While this is going on we meet the main characters of the movie. Sam (Ethan Phillips) is a father and the owner of a New Orleans bayou tour company. His son Paul (Bug Hall) is a lazy, irresponsible young man who would rather party than work, and who, when he arrives late for work, is sent by his dad to drive the tour bus instead of the boat. The boat tour responsibility is given to his sister Petra (Olivia Hart) who looks like Farrah Fawcett and dresses like Daisy Duke. Did I fail to mention this is also an exploitation movie too! There is little left to the imagination of Petra’s… ahem… attributes. If that is not enough, another group of main characters are comprised of a bus load of high school cheerleaders all wearing (you guessed it) short-shorts! They are being driven by Charlie (Edward Furlong). Yes, that’s right, Edward Furlong who played John Conner in “Terminator 2: Judgement Day.” He is supposed to be joining his wife Katelynn (Growing Pains’ Tracey Gold) and his kids on a tour together, but his sister, who is supposed to drive the busload of cheerleaders, has mysteriously been bitten by something. Hmmmmm, wonder what it could be.

So he drives the cheerleaders while Katelynn and the kids get on the tour bus driven by… you guessed it, Paul. From there on we are treated to the exploits of our stars trying to figure out where all of these spiders are coming from. Some, as one of the other passengers on Paul’s tour bus says, are, “Jumbo spiders as big as dwarfs.” There’s even another scene where a bite pustule rises and pops out of the neck of a shop clerk. This one reminded me of the carnival game were you shoot a stream of water into a hole and it blows a balloon up until it pops (sounds like it too).

The giant spiders don’t really look like spiders we see everyday, like in “Eight Legged Freaks.” They look more like a cross between a spider and a tick. More scary than horrific. These aren’t your ordinary giant spiders from the bowels of the earth though, oh no. I kept track throughout the movie and from what I was able to notice these spiders are large, they jump, they bite with fangs, they shoot out a tendril that seems to “sting” victims… and the coup de grace… they can shoot flames from the “swamp gas” that is in their gas bladders! (We learn this because Katelynn, an 8th grade science teacher dissects one in order to find a way to stop them.) The “queen spider,” is so big that if the other spiders are “Jumbo Dwarfs” then she must be a “Tiny Giantess!” In any case not only is she big, but we learn that she controls all of the other spiders, so if they can kill her they can kill the others. But wait… did I mention that it appears she is also bullet- and “hand held rocket-” proof too!

There appears to be no way of stopping the “mother of all spiders” when she comes out of her hole in the ground, but Paul (who “grows up”) finds a way, and it is unique. All I can say is… ever hear a spider fart? Know what happens when you light one?

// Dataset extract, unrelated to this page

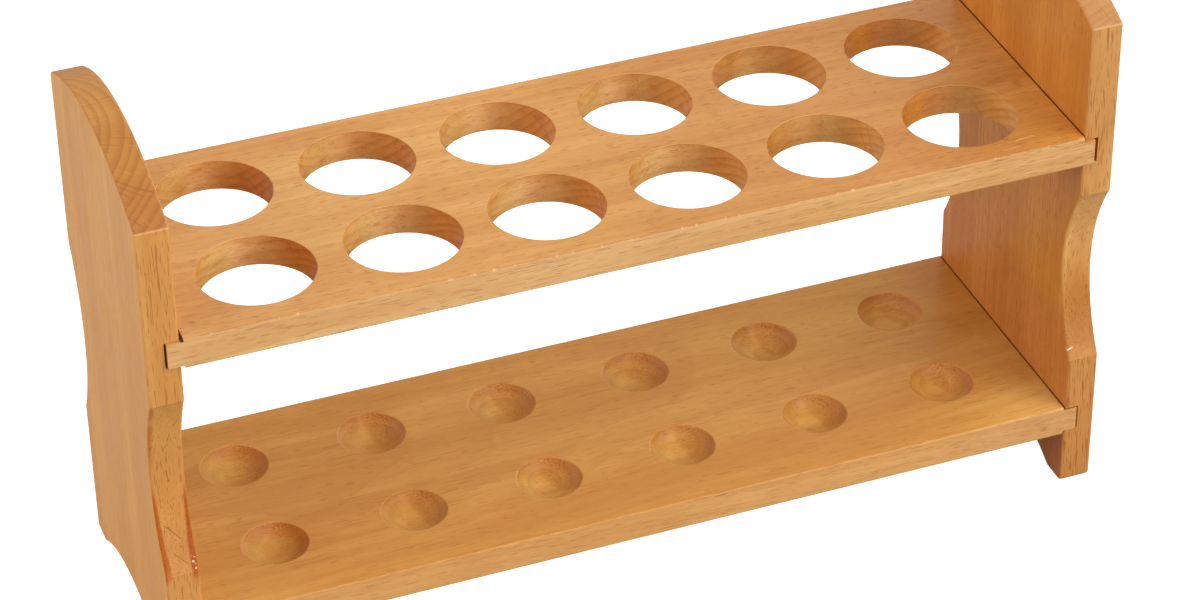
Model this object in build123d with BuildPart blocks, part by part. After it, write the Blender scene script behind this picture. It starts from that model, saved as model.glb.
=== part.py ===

That’s another thing that reminded me so much of the old sci-fi movies, the use of corny sound effects. I remember in “Tarantula” as that spider (not CGI but a real tarantula somehow shot to look like a giant spider) is walking through the desert landscape to return whence it came, the roar of the spider (it roared) sounded just like it was saying “home” over and over again!

This movie was fun and I have to say well-acted too. Well-acted because many of the lines in this movie are funny and corny, and to be able to deliver their lines with a straight face and conviction I don’t think is easy. The actors all truly tried their best. While they all did a good job, I especially thought that Ethan Phillips (props to my fellow “Long Islander”) and Edward Furlong were standouts. They spoke their lines with such fluidity that it didn’t seem as if they were speaking lines, and I look for that in all movies, be they “B-movies” or “A-lister movies”

“Arachnoquake” took me back to my sci-fi youth, when I was molded (or corrupted, some might say) by such classics as “From Hell It Came,” “Fiend Without A Face,” “Giant Mantis,” “The Blob” (the original Steve McQueen version), “It, The Terror From Beyond Space,” and others. There were some startling moments, but not so much that the movie relied on those to make it frightening. I liked when the “Queen Spider” is seen climbing the sides of the buildings; we don’t see any windows breaking or buildings crumbling. Crazy as it seems I liked that because I can’t tell you how many moves where I’ve seen the likes of giant spiders, locusts, ants, scorpions, Gila monsters, and praying mantises shown the exact same way. In those days they would just put the actual live insects on cheap miniature (sometimes cardboard) models and have them crawl all over them. The director (Griff Furst) did a very good job in capturing the fun and campiness of those movies. “Arachnoquake” is never frightening nor even really scary. It’s just… monstrous… but in a good way.

I can’t help to think what “Peter Parker” would have turned into if he was bitten by a radioactive version of one of these spiders. “Godzilla perhaps?